Это были заключенные Бисетра, исполнявшие в тюрьме роль слуг.
– Ох и плохо вам нынче придется! – сказал один из тех, что находились в первой группе, человеку из числа новоприбывших, отиравшему с лица пот.
– И не говорите! – отвечал тот, кивнув на кандалы, которые он только что сбросил на землю. – Я принес в три раза больше обычного.
– Их, значит, много? – продолжал первый.
– Около трехсот.
– Никогда не видел такой цепи.
– Это не считая цепей, которыми их свяжут на этапе.
– Их что же, отправляют без суда и следствия? Я внимательно читаю газеты, но видел сообщения только о девяти осужденных.
– Кажется, все остальные – завсегдатаи.
– Вы их знаете?
– Я? – ужаснулся пленник. – Фи! Что вы!
В эту минуту из замка донесся свист.
– По местам! – строго проговорил человек из первой группы новоприбывшим.
Те выстроились вдоль стен двора, держа перед собой кандалы.
Как только был подан сигнал свистком, отворилась небольшая дверь во второй двор и толпа из тридцати или сорока осужденных под охраной солдат потекла в главный двор.
Едва войдя во двор, каторжники, жадно вдыхая воздух, громко закричали от радости, и им издали ответил далекий рев.

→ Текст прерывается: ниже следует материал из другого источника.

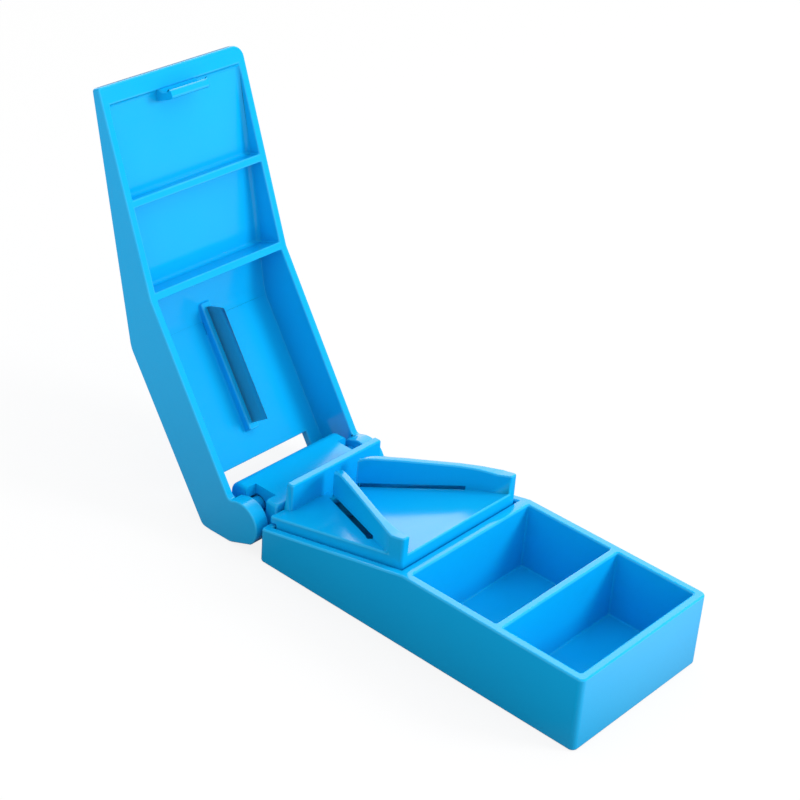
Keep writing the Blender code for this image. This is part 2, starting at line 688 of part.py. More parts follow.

Это был другой этап каторжников, дожидавшихся своей очереди.
Люди, которых мы первыми увидели во дворе, набросились на осужденных, сорвали с них всю домашнюю одежду, стали искать в самых потайных уголках их тел оружие, деньги или еще что-нибудь недозволенное.
Когда с этим делом было покончено, другие люди швырнули им, как кость собаке, нечто вроде серых халатов, чтобы прикрыть их наготу.
Пока каторжников раздевали и одевали, тюремщики, в чьи обязанности входило заковывать осужденных, разложили на каменном полу тяжелые ошейники.
Снова раздался свист.
По этому сигналу каждый каторжник был поставлен позади треугольного металлического ошейника, и тюремщики, отвечавшие каждый за свой ошейник, надели их своим подопечным.
Как только пленники получили по ошейнику на шею, человек огромного роста и крепкого сложения вышел из темного угла, где стоял до сих пор (он как бы отделился от стены), держа в руках тяжелый молот, которым бы мог напугать изобретателя Тюбаля Каина и его вдохновителя Вулкана.
Это был тюремный кузнец.
При виде великана-кузнеца каторжники затрепетали и на мгновение отдаленно напомнили травинки, соседние с той, которую только что скосили: они дрожат от корня до головки.
Да и было от чего задрожать.
Кузнец, вооруженный своим тяжелым инструментом, прошел позади каждого из осужденных и одним ударом вогнал болт, скреплявший треугольный ошейник; каторжники от ужаса не могли поднять головы.